The formation of the band also came out of nowhere. Bays was supposed to be producing Hawksley’s forthcoming album together with Dahle. When they got together to start production, Bays tells me: “We ended up drinking wine and jamming and recording. Then we were just so stoked on how it came out sounding, that we were like: ‘I guess we’ve started a band.’”  They still haven’t recorded Hawksley’s album. 

It is hard to pin down who manages the production in this project. All three have their own part, delegated by their personalities and how they fit with each other. “Ryan sets up scenarios where we’re super excited and inspires us and says things that get us motivated. But Hawksley talks like a crazy artist so it makes you feel like a crazy artist by association. So that’s kind of producing as well - he puts you into a really trippy head space.” Bays says that he likes to remain in the artist headspace until post production mode, when he provides the magical finish.  

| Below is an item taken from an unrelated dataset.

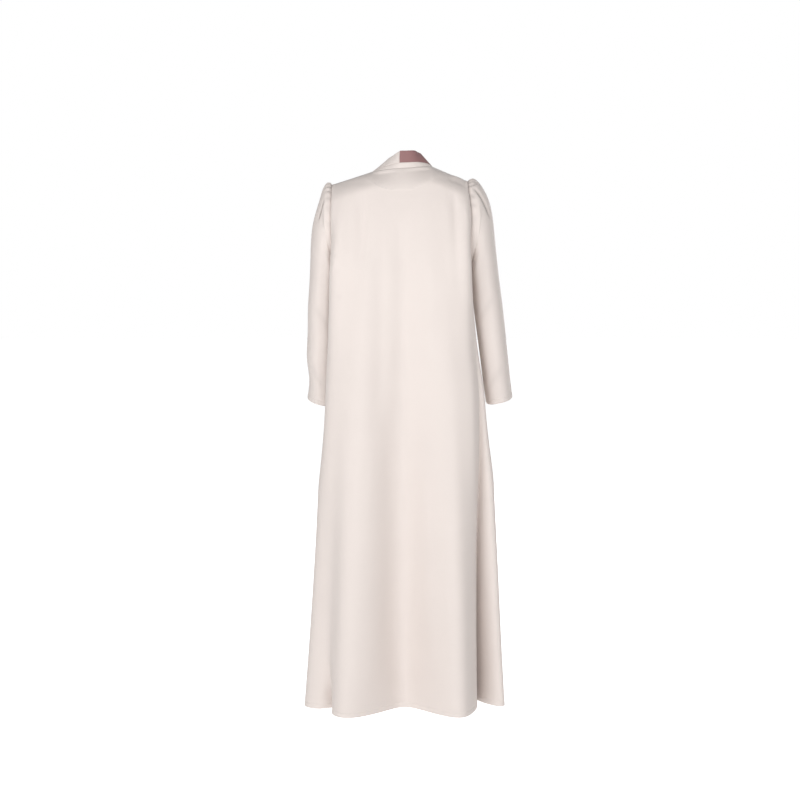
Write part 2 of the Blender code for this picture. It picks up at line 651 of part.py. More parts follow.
back_columns = with_neck_corners(panel_columns(-1.0, 1.0, BACK_COLUMNS, "back"))
neck = neck_angles(back_columns)
panel("back", back_columns, "back")
panel("front_left", panel_columns(1.0, 2.0, FRONT_COLUMNS, "front"), "front")
panel("front_right", -panel_columns(1.0, 2.0, FRONT_COLUMNS, "front"), "front")
sleeve("sleeve_left", 1)
sleeve("sleeve_right", -1)
collar_stand(neck)
collar_band("band_left", 1, CREAM, neck)
collar_band("band_right", -1, MAUVE, neck)
neck_facing()
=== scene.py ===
import bpy
import numpy as np
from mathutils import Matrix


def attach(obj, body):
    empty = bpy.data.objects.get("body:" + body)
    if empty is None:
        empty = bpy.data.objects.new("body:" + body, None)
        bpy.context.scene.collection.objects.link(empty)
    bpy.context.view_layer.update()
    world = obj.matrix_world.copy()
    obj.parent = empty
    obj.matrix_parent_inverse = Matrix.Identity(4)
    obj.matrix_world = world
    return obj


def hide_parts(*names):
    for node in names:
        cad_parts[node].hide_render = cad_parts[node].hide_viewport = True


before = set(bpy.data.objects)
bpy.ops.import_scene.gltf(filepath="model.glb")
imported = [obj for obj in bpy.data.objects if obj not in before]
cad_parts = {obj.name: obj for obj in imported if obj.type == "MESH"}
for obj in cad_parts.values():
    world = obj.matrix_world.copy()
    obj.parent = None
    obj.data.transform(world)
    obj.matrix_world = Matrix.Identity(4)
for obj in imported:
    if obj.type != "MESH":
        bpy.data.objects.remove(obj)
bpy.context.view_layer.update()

# Crepe
# The whole cloak is cut from one matte satin-back crepe: hard-twisted yarns that lie unevenly, so
# the face is finely pebbled and takes a soft sheen. Cream for the body, dusty mauve for one band.
CREAM = (0.74, 0.668, 0.630, 1.0)
MAUVE = (0.292, 0.156, 0.154, 1.0)
CLOTH = 0.0005
YARNS_PER_METRE = 2300.0
PEBBLES_PER_METRE = 900.0
CREAM_INSIDE = (0.72, 0.648, 0.610, 1.0)
CREPE_BUMP = 0.00012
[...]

Like a lot of Bays’ endeavours as of late, Mounties first song, “Headphones”, became an instant hit. In similarly spectacular fashion, the three of them wrote it in two hours. Assuming the secret to this success is the fact that Mounties is a veritable power ménage, Bays still humbly, and realistically, points the finger to Lady Luck. “The longer I make music, the more I realize that luck and timing are everything, because when something snowballs it’s because a series of stars align.”  

Whether Bays’ success has always been a matter of luck and timing, or some magical creative tempest inside him is a mystery. It is certain though, that with his success Bays remains an oddly normal, humble and generous person to be around. He makes you feel totally at home with him, and is more likely to be talking like a virgin about a new piece of obscure gear that he’s into, than bragging about what he did last night. In essence, he’s a big nerd, in the absolute best way.      

Fur Trade’s debut album Don’t Get Heavy was released last month through Last Gang Records. Mounties debut album is due out later this year through Light Organ Records.